For a simple comparison: my current server, before I did the complete switch described in my previous post, was equipped with a 350W PSU, the only one I had available, and it drained little more than 42W in idle. One day, I had too much free time in my hands and went scavenging for other PSU’s, so I had the chance to test it with a 250W PSU, and the drain lowered to 39W, while, with a very old, and supposedly very inefficient, 120W PSU, the drain went even lower at 37W. As soon as I bought and installed a PicoPSU, and connected it to a PSU brick rated 12V@3A that I had from an old external disk, I got a surprising 29W drain while in idle, a total saving of 13W off the 350W PSU. Translates to roughly 23€ savings in a year… the amount it costed me to buy the PicoPSU from the US. A break-even after a year is a good break-even, I say.

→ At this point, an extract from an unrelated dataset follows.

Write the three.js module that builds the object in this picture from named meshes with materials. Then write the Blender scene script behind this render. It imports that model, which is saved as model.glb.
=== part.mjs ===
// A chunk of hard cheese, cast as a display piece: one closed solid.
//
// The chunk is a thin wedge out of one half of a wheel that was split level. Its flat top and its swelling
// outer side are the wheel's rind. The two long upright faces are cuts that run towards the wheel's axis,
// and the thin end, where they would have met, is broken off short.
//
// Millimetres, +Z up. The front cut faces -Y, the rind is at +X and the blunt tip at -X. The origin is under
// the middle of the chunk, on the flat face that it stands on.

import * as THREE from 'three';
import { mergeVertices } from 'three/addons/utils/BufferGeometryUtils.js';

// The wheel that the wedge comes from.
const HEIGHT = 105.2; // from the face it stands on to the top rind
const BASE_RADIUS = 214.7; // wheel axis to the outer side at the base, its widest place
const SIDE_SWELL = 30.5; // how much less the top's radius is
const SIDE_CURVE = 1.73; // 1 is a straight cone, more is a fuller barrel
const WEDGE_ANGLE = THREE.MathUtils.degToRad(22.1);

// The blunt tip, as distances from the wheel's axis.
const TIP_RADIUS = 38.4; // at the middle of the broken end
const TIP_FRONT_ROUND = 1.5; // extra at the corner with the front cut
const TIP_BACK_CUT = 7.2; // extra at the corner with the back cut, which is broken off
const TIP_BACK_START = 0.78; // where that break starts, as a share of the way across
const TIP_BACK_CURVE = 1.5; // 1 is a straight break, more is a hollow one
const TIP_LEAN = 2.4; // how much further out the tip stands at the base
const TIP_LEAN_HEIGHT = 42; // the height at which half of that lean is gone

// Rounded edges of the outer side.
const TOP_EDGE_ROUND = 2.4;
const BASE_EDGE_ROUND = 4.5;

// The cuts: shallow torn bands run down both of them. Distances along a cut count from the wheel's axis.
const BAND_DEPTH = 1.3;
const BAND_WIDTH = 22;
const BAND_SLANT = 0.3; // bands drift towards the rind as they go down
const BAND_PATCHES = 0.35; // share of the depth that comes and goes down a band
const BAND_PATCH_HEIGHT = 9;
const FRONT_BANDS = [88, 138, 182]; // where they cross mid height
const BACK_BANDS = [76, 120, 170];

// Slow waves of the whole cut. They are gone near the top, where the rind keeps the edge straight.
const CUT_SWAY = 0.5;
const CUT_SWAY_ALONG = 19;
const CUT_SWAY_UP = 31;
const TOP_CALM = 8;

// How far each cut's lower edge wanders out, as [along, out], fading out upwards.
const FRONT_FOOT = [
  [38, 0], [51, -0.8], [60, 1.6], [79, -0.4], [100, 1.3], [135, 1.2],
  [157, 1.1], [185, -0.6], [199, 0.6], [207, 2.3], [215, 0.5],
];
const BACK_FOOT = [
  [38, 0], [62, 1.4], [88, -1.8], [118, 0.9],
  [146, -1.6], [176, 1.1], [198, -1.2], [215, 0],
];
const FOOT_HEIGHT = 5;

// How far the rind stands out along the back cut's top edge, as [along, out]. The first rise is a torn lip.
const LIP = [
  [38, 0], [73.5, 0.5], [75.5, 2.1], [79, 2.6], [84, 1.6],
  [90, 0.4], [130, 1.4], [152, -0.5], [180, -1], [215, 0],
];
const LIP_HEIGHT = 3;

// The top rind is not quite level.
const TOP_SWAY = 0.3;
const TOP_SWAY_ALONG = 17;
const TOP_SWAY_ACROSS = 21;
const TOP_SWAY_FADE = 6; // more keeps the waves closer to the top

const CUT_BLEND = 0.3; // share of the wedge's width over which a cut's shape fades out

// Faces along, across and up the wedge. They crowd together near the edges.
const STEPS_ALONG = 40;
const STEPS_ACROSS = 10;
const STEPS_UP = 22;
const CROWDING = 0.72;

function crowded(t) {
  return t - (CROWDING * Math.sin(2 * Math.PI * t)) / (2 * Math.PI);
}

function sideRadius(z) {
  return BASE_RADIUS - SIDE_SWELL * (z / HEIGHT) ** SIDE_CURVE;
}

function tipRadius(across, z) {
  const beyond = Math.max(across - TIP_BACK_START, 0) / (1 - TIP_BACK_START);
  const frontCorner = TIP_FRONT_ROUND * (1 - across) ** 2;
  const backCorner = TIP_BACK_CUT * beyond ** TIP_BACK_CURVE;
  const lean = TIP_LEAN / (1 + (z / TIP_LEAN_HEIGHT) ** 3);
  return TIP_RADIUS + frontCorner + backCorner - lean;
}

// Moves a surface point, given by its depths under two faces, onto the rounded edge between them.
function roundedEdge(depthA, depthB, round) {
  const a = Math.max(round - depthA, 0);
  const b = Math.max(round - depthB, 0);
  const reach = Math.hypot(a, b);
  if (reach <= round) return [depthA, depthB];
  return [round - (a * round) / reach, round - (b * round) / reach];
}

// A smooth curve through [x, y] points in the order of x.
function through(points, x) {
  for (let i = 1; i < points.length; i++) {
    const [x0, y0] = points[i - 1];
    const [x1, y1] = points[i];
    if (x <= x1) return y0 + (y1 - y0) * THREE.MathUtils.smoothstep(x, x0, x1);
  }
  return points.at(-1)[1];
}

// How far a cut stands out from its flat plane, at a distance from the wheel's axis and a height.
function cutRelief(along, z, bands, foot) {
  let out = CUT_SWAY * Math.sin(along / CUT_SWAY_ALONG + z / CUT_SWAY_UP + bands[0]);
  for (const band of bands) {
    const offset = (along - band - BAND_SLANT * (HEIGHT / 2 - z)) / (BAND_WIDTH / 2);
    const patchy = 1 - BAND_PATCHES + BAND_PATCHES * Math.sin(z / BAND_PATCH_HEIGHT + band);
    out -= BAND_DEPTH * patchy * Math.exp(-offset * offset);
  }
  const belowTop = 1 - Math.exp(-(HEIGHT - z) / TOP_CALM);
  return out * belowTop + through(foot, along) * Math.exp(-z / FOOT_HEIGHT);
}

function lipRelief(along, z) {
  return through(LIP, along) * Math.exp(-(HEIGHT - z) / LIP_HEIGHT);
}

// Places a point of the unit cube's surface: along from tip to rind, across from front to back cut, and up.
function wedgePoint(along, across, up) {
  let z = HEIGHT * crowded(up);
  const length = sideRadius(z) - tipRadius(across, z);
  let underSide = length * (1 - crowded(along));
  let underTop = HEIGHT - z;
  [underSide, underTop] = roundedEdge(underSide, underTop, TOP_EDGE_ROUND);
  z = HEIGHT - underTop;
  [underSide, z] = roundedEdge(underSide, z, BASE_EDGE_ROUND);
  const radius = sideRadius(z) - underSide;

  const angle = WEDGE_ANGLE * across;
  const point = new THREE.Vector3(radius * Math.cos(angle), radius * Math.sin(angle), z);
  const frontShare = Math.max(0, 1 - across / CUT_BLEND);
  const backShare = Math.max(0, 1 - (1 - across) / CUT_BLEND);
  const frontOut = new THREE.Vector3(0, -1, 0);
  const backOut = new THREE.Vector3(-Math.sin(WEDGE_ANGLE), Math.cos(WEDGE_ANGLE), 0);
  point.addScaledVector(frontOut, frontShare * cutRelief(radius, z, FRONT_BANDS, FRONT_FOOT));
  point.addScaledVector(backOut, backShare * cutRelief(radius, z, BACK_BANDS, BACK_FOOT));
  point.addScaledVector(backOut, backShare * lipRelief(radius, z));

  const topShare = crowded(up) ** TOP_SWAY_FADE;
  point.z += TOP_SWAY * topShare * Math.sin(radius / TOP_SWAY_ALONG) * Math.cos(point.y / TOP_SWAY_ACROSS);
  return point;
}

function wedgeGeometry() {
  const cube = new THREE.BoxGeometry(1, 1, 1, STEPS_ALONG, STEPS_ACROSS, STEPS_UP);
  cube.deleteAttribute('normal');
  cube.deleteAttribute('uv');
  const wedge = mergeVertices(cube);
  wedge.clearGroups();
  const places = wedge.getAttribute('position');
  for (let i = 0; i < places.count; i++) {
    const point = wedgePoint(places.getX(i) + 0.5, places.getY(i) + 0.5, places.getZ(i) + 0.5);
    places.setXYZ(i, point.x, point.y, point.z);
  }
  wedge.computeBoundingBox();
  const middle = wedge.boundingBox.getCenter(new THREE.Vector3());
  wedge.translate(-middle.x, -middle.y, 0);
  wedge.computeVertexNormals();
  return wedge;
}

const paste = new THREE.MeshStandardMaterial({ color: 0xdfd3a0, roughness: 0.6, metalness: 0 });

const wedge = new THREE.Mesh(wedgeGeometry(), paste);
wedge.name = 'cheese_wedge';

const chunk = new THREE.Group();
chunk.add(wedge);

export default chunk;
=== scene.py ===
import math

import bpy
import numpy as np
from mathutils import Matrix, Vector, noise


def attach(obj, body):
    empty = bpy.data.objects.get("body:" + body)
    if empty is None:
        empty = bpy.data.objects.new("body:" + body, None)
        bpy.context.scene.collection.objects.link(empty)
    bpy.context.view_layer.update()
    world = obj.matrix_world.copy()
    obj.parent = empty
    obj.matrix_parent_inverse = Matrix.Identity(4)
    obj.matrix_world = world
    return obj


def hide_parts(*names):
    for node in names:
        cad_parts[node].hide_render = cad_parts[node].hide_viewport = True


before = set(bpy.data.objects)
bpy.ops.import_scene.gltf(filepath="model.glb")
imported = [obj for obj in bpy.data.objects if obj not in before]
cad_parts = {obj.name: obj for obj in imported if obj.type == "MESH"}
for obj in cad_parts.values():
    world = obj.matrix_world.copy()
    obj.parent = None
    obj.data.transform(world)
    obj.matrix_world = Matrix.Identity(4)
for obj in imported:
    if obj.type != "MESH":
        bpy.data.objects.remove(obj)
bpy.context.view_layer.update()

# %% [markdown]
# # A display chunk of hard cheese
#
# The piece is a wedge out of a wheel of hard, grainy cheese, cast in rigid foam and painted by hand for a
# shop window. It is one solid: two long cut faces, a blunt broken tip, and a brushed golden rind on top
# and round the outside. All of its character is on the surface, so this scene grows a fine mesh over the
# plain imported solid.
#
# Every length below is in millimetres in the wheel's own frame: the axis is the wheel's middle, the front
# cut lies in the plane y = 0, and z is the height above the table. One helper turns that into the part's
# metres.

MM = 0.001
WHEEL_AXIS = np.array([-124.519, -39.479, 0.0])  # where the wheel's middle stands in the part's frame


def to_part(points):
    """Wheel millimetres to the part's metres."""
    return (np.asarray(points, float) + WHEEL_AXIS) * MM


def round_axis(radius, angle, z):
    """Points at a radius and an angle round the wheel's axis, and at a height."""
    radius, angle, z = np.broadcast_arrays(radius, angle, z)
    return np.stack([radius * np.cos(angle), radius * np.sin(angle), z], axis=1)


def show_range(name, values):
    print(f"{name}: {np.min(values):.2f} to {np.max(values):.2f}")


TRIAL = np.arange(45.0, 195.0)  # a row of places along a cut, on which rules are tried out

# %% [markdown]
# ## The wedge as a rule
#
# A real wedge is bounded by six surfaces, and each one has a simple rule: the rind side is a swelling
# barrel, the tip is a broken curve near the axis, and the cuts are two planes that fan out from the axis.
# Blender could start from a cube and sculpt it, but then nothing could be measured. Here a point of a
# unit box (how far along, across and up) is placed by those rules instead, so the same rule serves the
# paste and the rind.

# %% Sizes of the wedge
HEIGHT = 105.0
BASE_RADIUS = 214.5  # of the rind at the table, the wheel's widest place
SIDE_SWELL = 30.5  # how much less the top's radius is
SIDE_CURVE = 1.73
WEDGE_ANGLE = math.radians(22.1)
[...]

Uninterruptible power supplies are another source of waste, even if you would never suspect it: my car-battery modded UPS drained an additional 10W in idle; thinking about it, though, it makes sense, as with a UPS you’re doing an additional conversion, from 220V to 12V, or from 12V again to 220V (in the PC it goes even one more time from 220V back to 12V), which is intrinsically inefficient. In a year, 10W would mean 17€, more than what I paid for a 120W 12V fanless power adapter from China; I already had the car battery, so again a one-year break-even by exchanging the UPS with a plain AC/DC 12V adapter, good!

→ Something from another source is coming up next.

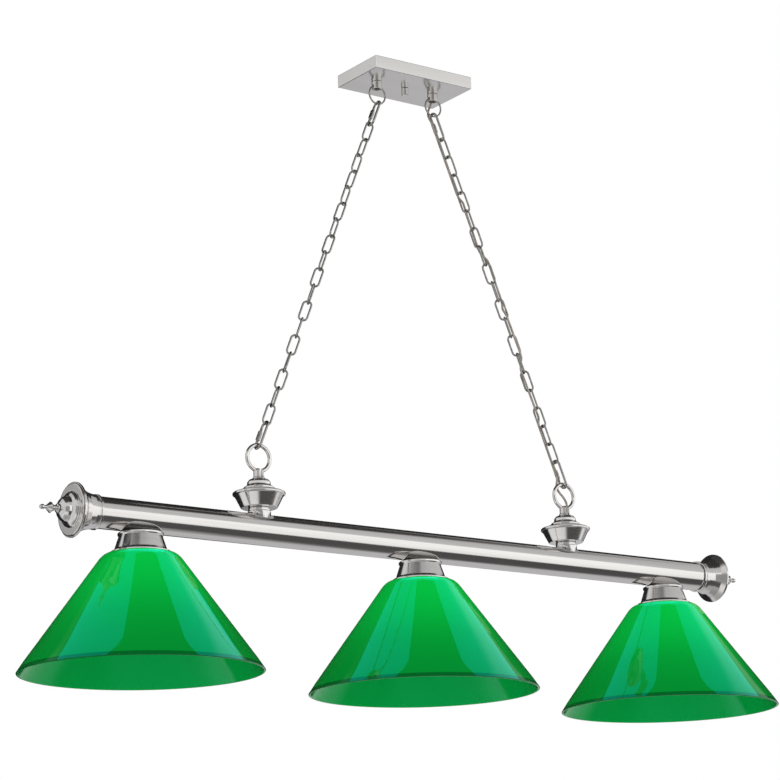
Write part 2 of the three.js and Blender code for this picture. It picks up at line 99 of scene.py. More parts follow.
SENSOR_WIDTH, CAMERA_LENS = 36, 120.8
CAMERA_PLACE = Vector((-2.3847, -3.2281, -1.5502))
CAMERA_YAW, CAMERA_PITCH, CAMERA_ROLL = (math.radians(a) for a in (35.9, 14.3, -1.7))
AHEAD = Vector((math.sin(CAMERA_YAW), math.cos(CAMERA_YAW), 0))
ACROSS = Vector((math.cos(CAMERA_YAW), -math.sin(CAMERA_YAW), 0))
UP = Vector((0, 0, 1))


def add_camera():
    forward = AHEAD * math.cos(CAMERA_PITCH) + UP * math.sin(CAMERA_PITCH)
    above = ACROSS.cross(forward)
    right = ACROSS * math.cos(CAMERA_ROLL) + above * math.sin(CAMERA_ROLL)
    upward = above * math.cos(CAMERA_ROLL) - ACROSS * math.sin(CAMERA_ROLL)
    data = bpy.data.cameras.new("camera")
    data.sensor_width = SENSOR_WIDTH
    data.lens = CAMERA_LENS
    camera = bpy.data.objects.new("camera", data)
    bpy.context.scene.collection.objects.link(camera)
    turn = Matrix((right, upward, -forward)).transposed().to_4x4()
    camera.matrix_world = Matrix.Translation(CAMERA_PLACE) @ turn
    bpy.context.scene.camera = camera


class Graph:
    """A short way to add shader nodes and join them."""

    def __init__(self, tree):
        self.tree = tree

    def node(self, kind, inputs=None, **settings):
        made = self.tree.nodes.new(kind)
        for key, value in settings.items():
            setattr(made, key, value)
        for key, value in (inputs or {}).items():
            self.feed(made.inputs[key], value)
        return made

    def feed(self, socket, value):
        if isinstance(value, bpy.types.NodeSocket):
            self.tree.links.new(value, socket)
        else:
            socket.default_value = value

    def sums(self, operation, a, b=0.0, clamp=False):
        return self.node("ShaderNodeMath", {0: a, 1: b}, operation=operation, use_clamp=clamp).outputs[0]

    def along(self, vector, axis):
        return self.node("ShaderNodeVectorMath", {0: vector, 1: axis},
            operation="DOT_PRODUCT").outputs["Value"]

    def step(self, value, start, end):
        """0 before start, 1 after end, smooth between them."""
        inputs = {"Value": value, "From Min": start, "From Max": end}
        return self.node("ShaderNodeMapRange", inputs, interpolation_type="SMOOTHSTEP").outputs["Result"]

    def mix(self, factor, a, b):
        made = self.node("ShaderNodeMix", data_type="RGBA")
        self.feed(made.inputs["Factor"], factor)
        self.feed(made.inputs["A"], a)
        self.feed(made.inputs["B"], b)
        return made.outputs["Result"]

    def ramp(self, factor, stops, smooth="LINEAR"):
        made = self.node("ShaderNodeValToRGB", {"Fac": factor})
        made.color_ramp.interpolation = smooth
        elements = made.color_ramp.elements
        while len(elements) < len(stops):
            elements.new(0.5)
        for element, (place, colour) in zip(elements, stops):
            element.position = place
            element.color = colour if isinstance(colour, tuple) else (colour, colour, colour, 1)
        return made.outputs["Color"]

    def noise(self, vector, scale, detail=3.0, roughness=0.55):
        inputs = {"Vector": vector, "Scale": scale, "Detail": detail, "Roughness": roughness}
        return self.node("ShaderNodeTexNoise", inputs).outputs["Fac"]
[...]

Low power consumption server with integrated car battery UPS

I wrote in another post how I simply attached a car battery to a standard market UPS to give it even more juice; in that occasion, several users commented how I committed several shortcomings regarding the assembly.

Also taking into consideration that comments, this morning I rearranged the power supply of my home server to make it more silent and power efficient/independent.

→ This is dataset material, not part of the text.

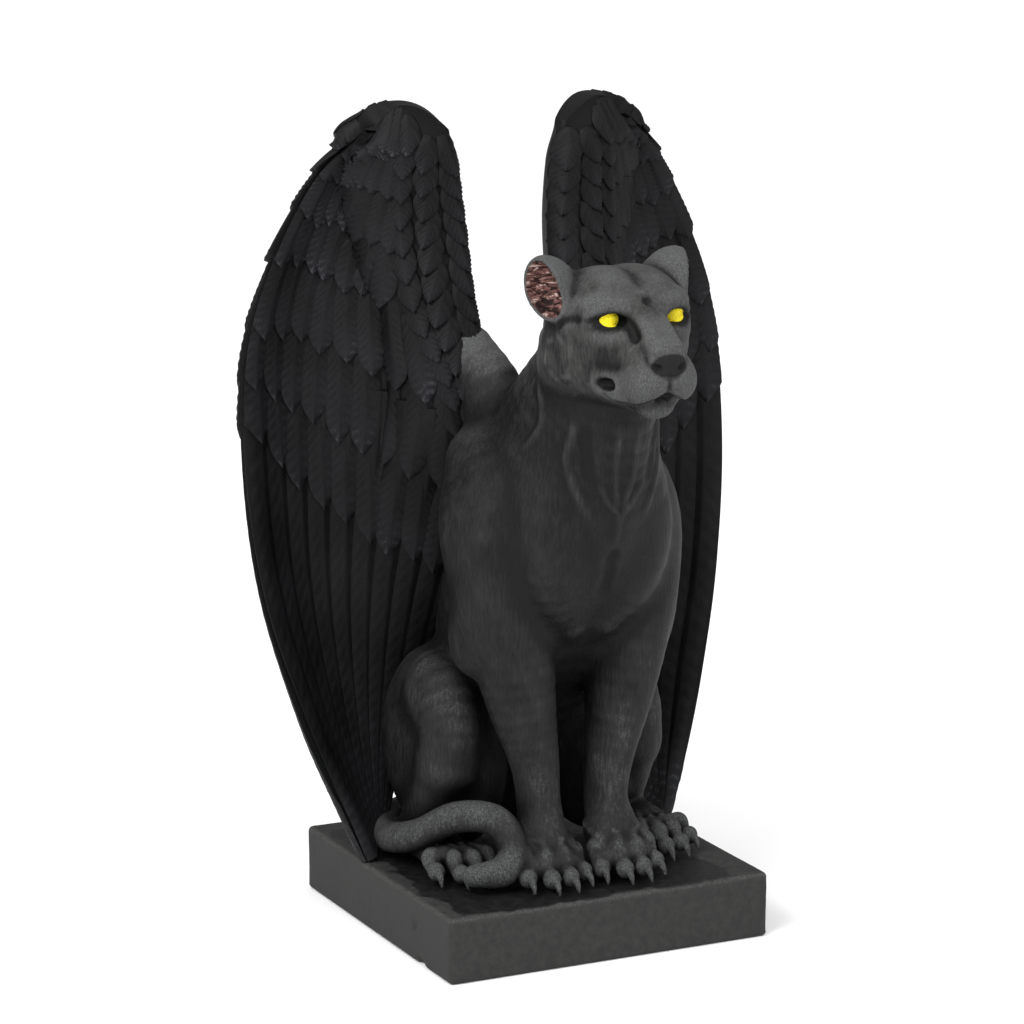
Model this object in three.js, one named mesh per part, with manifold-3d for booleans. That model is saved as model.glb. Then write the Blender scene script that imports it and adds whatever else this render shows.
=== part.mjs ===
// A winged panther gargoyle on a square plinth, cast in resin.
// Millimetres, +Z up, front towards -Y. The origin is the middle of the plinth's underside.
// The figure is one casting: body, head, legs, tail and both wings. The plinth is the second piece.
import * as THREE from 'three';
import { mergeVertices } from 'three/addons/utils/BufferGeometryUtils.js';
import Module from 'manifold-3d';

const wasm = await Module();
wasm.setup();

// Driving dimensions
const PLINTH_SIDE = 89;
const PLINTH_HEIGHT = 17;
const PLINTH_ARRIS = 1.4;
const BED_GAP = 0.3;
const FIGURE_BASE = PLINTH_HEIGHT + BED_GAP;
const FORELEG_X = 9.4;
const HIND_FOOT_X = 28.6;
const TOE_COUNT = 4;
const FORE_TOE_RADIUS = 2.4;
const HIND_TOE_RADIUS = 2.3;
const CLAW_LENGTH = 4;
const TAIL_RADIUS = 4;
const PRIMARY_COUNT = 8;
const FEATHER_RELIEF = 1.7;
const WING_THICKNESS = 3;
const WING_CAMBER = 8;
const WING_ROLL = 5.5;
const WING_CROWN = 7;

const { clamp, degToRad, lerp, smoothstep } = THREE.MathUtils;
const v3 = (p) => new THREE.Vector3(...p);

// A closed three.js geometry as a solid that can be joined and cut
function solidOf(geometry) {
  const bare = geometry.clone();
  bare.deleteAttribute('normal');
  bare.deleteAttribute('uv');
  const merged = mergeVertices(bare, 1e-4);
  return new wasm.Manifold(new wasm.Mesh({
    numProp: 3,
    vertProperties: new Float32Array(merged.attributes.position.array),
    triVerts: new Uint32Array(merged.index.array),
  }));
}

function geometryOf(solid) {
  const mesh = solid.getMesh();
  const geometry = new THREE.BufferGeometry();
  geometry.setAttribute('position', new THREE.BufferAttribute(mesh.vertProperties, 3));
  geometry.setIndex(new THREE.BufferAttribute(mesh.triVerts, 1));
  geometry.computeVertexNormals();
  return geometry;
}

const joined = (solids) => solids.reduce((whole, next) => whole.add(next));
const bothSides = (solid) => [solid, solid.mirror([1, 0, 0])];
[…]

On a side note, most comments were centered about me using thin cables to connect to the battery, with the reason that a car battery can deal a lot of amperes together, making a thin cable overheat, leading to possible fires. At first I credited them, but then I realized something, for which they should also get back to earth: we are not talking about shorting the battery leads for test purposes, but about using a day-to-day load, especially since it’s a low-power home server that together with accessories drain maximum 60W, which is 5amperes at 12V voltage.
Enter PicoPSU: you get a little toy able to give out up to 95W constant power (with my own model, but they make them up to 160W), which is 8amp at 12V. There is an 8 amperes current flowing through the cable running from the barrel connector of the PicoPSU… now please go and check the thickness of those cables. If those are enough for 8amps, how should 220v cable not be enough for 5 amps (tops, make it 4 on a regular basis)?

Back to us, my idea was to save the most possible on power waste, and have a silent PC that could sustain moderately long blackouts.

Ingredients:

  1. Your favourite hardware configuration for home server/automation (I bought a D510MO from Intel, with a dualcore D510 64bit Atom, put 2GB of RAM on it, a PCI DVR card, and a 2TB Samsung disk, the cheapest I found)
  2. A picoPSU power supply or something similar (I bought for roughly 20€ off the US a PicoPSU80, rated for up to 95W max, but I’ll need way less than that)
  3. A decent 12V power adapter, preferably fanless, that can manage the load you’re going to put under it, plus some more (mine came from China, but it’s ISO and CE compliant, and apart from the build quality which looks sturdy, it can take up to a nominal 120W load, that is 10A@12V)
  4. A car battery, must not be new, but should be able to hold its charge for a while, otherwise it’s pointless to use it

Here goes.

server insides
This is how deserted the tower case (courtesy of someone who abandoned it near a garbage can) looks, but it's fine, as I have the space, and I want air to be able to circulate freely inside without needing fans.
12v barrel connector on tower case
Detail: I used a pre-existing screw hole used to hold in place the old PSU, enlarged it with a drill, and fitted the PicoPSU barrel connector inside. Notice the thin cables coming out of the connector (those are apparently perfectly safe for 8amperes).

NOTICE: Be ABSOLUTELY careful when handling the following step: never, Never, NEVER make it so the battery leads are shorted together, or you will be in for a GREAT amount of PAIN, including, but not exclusively limited to: electric shocks, fire, tools welded to other tools or to the battery or to rings (NEVER wear rings or similar metal things on you while doing this). Additional word of advice: when connecting a cable, make sure the other end is either not naked, or if you removed the coating already, put a strip of insulating tape around it, you don’t want it to make contact around; this is especially true when you have both cables connected, as the naked ends may make contact between them. When you are about to connect the battery to the load, uncover a cable end at a time (first the positive, then the negative), and not both together.

car battery negative lead
In the "car battery ups" post I wrote, several people criticized how I made the connections to the battery, both plug-wise and cable-wise. This time, I used cables 3 times larger, and since I didn't have a proper car battery clamp, nor wanted to buy one/disassemble from somewhere, I just curled the copper wire around the lead. Ugly, but in the end it's as much effective as a regular clamp (try and confute). I only had ground cables that big, so who cares, I just tagged them with coloured tape to tell them apart.
cabled car battery
Sexy. This is the final result: didn't have red insulating tape either, so I used black for negative, and white for positive.
cabled 12v 10A 120W power adapter
The cable panel for my adapter, large white cable is 220V mains input, ground cables are battery leads, and grey ones are the load (server + lcd monitor + modem/router + other stuff). Before you go and start bashing me because it's ugly: I don't care, it works and it's safe. Also, it's not visible in this picture, but each cable has its own white/black tape tags to tell if it's positive or negative lead.

Results were as following: I plugged the battery leads while the ac adapter was already powering the server, and no problem whatsoever popped up; after I did it, the wattmeter I was using immediately went down quite some figures, as the charged car battery was sharing the load together with the 12V PSU. With this setup, I can plug in/out the mains plug with no effect whatsoever on the server: load, PSU and battery are all in parallel, so it 220V inlet dies, the battery takes all the load with no hassle.

Currently, the wattemer is showing quite a lower load, since the battery was all charged: I expect it to slowly raise until full consumption, which should be little more than 42W (full stuff load, plus something more to keep the battery charged).

 

What would have you changed, and what do you like/dislike about this mone-morning project?